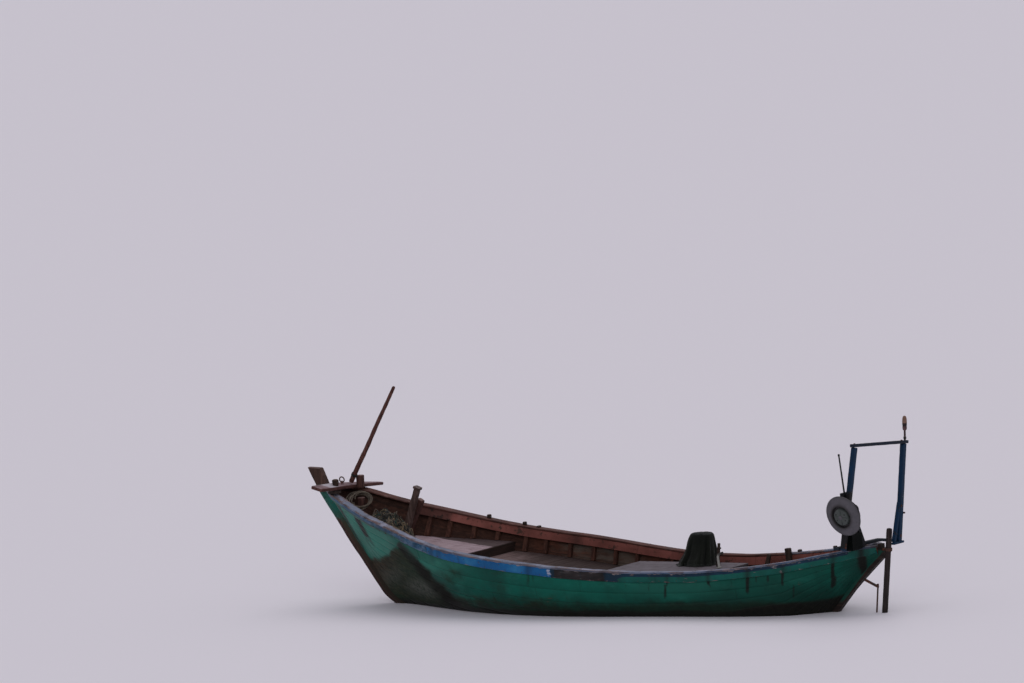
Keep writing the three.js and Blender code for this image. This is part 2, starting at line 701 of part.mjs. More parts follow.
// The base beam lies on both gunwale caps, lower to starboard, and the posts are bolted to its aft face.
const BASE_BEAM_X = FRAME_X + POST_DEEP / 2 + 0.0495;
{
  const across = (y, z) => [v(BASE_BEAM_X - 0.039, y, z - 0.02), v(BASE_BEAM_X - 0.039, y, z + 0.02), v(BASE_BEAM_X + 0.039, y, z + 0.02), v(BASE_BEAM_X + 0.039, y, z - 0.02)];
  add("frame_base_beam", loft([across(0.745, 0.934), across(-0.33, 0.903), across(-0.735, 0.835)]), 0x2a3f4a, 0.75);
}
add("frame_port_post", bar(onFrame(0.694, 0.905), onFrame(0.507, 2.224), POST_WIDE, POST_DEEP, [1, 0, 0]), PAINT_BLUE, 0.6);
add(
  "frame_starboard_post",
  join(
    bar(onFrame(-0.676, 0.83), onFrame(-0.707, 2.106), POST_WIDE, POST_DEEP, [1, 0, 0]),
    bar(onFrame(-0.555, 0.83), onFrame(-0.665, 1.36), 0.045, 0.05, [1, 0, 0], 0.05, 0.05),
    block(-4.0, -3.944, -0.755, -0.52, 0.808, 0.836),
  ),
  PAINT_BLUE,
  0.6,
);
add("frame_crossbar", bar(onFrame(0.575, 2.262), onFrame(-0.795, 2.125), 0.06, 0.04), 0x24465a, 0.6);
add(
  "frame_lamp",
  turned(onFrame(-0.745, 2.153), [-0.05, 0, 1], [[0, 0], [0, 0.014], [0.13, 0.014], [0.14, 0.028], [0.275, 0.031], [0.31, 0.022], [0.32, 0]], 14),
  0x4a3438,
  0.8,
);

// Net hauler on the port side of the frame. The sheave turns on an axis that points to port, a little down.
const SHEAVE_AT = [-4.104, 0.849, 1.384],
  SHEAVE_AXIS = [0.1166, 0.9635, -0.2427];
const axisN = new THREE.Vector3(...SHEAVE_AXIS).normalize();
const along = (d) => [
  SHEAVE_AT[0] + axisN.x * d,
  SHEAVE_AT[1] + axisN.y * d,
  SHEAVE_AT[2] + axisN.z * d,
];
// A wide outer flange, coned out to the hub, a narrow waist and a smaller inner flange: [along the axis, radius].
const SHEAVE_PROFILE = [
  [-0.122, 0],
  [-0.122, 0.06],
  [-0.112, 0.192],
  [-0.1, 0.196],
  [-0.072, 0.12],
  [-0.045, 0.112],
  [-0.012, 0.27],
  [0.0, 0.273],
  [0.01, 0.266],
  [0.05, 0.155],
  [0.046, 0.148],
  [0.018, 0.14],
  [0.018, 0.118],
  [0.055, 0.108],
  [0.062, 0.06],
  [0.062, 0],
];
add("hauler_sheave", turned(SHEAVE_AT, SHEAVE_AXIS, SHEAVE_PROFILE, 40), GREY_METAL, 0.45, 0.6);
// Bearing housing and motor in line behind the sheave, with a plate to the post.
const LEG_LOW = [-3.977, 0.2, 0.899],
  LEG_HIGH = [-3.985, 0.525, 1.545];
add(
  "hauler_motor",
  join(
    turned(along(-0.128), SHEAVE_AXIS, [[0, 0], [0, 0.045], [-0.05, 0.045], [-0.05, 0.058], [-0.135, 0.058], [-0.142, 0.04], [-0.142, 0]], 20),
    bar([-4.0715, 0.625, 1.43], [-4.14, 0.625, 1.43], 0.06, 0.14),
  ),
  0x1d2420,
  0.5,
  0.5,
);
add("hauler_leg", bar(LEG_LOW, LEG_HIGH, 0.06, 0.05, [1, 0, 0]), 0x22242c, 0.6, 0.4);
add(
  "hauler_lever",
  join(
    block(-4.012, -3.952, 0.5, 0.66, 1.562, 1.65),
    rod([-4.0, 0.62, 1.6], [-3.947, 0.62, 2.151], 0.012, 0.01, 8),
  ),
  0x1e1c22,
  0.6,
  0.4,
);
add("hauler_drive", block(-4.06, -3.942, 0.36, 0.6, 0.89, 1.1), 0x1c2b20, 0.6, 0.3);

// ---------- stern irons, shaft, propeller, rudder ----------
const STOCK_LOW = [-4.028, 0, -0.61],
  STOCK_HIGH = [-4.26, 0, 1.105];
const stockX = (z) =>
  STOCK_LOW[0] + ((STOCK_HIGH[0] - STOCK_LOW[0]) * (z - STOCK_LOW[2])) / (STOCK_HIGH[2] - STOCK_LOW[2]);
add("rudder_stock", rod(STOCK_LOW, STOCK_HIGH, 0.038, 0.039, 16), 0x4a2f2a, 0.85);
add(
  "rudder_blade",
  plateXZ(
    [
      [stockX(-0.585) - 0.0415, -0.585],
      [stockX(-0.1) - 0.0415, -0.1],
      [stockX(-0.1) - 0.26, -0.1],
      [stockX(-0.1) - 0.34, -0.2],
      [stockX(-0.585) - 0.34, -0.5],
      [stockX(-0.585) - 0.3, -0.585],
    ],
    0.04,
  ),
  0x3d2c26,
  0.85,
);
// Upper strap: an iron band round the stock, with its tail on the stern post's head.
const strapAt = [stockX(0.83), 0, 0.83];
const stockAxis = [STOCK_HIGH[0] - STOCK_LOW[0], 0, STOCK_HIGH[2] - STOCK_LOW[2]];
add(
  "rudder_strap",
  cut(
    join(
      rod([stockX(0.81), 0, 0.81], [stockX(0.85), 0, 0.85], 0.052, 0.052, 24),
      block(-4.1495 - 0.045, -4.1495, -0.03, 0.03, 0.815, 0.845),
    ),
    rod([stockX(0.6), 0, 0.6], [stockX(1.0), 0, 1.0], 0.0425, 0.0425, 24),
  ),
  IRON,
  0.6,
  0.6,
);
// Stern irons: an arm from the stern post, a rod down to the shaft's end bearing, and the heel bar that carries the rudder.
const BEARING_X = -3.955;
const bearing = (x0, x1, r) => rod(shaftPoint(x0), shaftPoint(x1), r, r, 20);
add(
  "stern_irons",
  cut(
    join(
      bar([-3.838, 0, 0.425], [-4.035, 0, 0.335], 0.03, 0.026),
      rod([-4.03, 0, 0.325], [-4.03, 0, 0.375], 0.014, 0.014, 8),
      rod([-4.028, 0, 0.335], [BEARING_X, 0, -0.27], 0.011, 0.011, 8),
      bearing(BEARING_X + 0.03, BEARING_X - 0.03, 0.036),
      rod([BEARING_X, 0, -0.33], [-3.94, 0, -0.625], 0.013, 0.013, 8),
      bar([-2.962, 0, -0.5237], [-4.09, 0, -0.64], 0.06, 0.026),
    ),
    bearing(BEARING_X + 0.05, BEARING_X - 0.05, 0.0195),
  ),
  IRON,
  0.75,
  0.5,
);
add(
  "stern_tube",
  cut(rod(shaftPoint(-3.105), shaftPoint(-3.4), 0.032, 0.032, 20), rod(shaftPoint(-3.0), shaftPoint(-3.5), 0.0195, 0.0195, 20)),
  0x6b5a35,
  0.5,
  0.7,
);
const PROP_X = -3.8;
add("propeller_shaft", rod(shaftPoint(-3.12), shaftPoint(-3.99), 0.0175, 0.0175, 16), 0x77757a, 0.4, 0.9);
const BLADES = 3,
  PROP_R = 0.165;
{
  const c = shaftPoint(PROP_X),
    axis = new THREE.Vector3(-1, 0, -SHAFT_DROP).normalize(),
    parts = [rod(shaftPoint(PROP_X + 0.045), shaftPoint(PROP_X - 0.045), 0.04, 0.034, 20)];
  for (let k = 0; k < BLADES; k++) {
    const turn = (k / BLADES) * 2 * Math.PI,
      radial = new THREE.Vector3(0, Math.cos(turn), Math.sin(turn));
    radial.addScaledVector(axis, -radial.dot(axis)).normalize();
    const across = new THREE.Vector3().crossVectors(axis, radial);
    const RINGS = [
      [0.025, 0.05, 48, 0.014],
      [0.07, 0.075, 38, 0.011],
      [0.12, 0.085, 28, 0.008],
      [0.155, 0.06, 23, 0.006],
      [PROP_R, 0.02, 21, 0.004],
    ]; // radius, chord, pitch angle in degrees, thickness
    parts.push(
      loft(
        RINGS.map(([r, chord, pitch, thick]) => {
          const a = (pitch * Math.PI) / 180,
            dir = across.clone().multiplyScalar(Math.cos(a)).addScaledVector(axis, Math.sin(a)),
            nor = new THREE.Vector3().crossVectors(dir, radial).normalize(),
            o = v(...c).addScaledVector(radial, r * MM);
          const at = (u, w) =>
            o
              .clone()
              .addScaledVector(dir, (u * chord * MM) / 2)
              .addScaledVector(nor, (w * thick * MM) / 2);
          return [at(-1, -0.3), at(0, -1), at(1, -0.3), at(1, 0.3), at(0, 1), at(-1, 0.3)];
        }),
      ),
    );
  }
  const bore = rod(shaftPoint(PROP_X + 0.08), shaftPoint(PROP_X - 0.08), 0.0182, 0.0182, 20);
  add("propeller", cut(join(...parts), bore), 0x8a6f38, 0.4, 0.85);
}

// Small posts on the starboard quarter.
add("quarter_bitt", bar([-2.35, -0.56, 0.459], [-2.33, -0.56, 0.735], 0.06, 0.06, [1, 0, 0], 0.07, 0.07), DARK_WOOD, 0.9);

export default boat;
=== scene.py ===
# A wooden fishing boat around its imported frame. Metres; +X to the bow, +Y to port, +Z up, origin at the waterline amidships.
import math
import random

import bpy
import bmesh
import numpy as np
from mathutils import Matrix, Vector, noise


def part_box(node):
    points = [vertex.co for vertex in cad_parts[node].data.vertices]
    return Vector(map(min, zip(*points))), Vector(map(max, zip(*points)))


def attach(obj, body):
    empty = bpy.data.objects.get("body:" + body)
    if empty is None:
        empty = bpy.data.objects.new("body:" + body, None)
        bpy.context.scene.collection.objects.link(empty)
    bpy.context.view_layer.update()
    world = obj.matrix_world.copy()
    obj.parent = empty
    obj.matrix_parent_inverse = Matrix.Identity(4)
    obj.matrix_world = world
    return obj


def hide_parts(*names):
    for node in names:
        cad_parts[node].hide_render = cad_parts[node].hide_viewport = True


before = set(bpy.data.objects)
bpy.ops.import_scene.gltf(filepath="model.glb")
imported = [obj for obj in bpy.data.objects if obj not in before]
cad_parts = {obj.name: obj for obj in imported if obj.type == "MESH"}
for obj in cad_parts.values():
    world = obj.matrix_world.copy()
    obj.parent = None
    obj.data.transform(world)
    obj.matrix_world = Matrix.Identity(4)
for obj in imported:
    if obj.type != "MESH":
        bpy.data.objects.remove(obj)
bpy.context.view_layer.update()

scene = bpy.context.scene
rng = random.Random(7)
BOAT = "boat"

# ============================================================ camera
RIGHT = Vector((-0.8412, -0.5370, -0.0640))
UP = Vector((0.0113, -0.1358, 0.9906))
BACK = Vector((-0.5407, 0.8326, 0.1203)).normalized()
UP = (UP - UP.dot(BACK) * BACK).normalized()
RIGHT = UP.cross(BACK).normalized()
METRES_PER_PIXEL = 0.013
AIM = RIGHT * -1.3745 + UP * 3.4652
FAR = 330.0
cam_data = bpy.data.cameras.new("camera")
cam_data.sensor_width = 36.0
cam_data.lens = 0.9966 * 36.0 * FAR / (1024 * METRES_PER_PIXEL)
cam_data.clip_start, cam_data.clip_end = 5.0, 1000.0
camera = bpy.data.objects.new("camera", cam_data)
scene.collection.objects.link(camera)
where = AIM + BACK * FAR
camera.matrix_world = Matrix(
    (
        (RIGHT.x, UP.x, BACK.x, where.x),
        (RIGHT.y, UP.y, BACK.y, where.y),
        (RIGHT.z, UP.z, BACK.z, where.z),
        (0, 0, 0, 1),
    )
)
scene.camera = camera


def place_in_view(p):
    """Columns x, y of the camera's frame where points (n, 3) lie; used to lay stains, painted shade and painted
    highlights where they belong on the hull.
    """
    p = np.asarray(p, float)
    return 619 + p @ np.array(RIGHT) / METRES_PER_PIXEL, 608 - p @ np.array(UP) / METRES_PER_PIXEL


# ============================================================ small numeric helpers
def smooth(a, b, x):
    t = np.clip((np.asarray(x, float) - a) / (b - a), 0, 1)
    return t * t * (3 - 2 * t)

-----

_CHALLENGE_
Show each line of the listing that holds the string "Identity".

_SOLUTION TO THIS PROBLEM_
    obj.matrix_parent_inverse = Matrix.Identity(4)
    obj.matrix_world = Matrix.Identity(4)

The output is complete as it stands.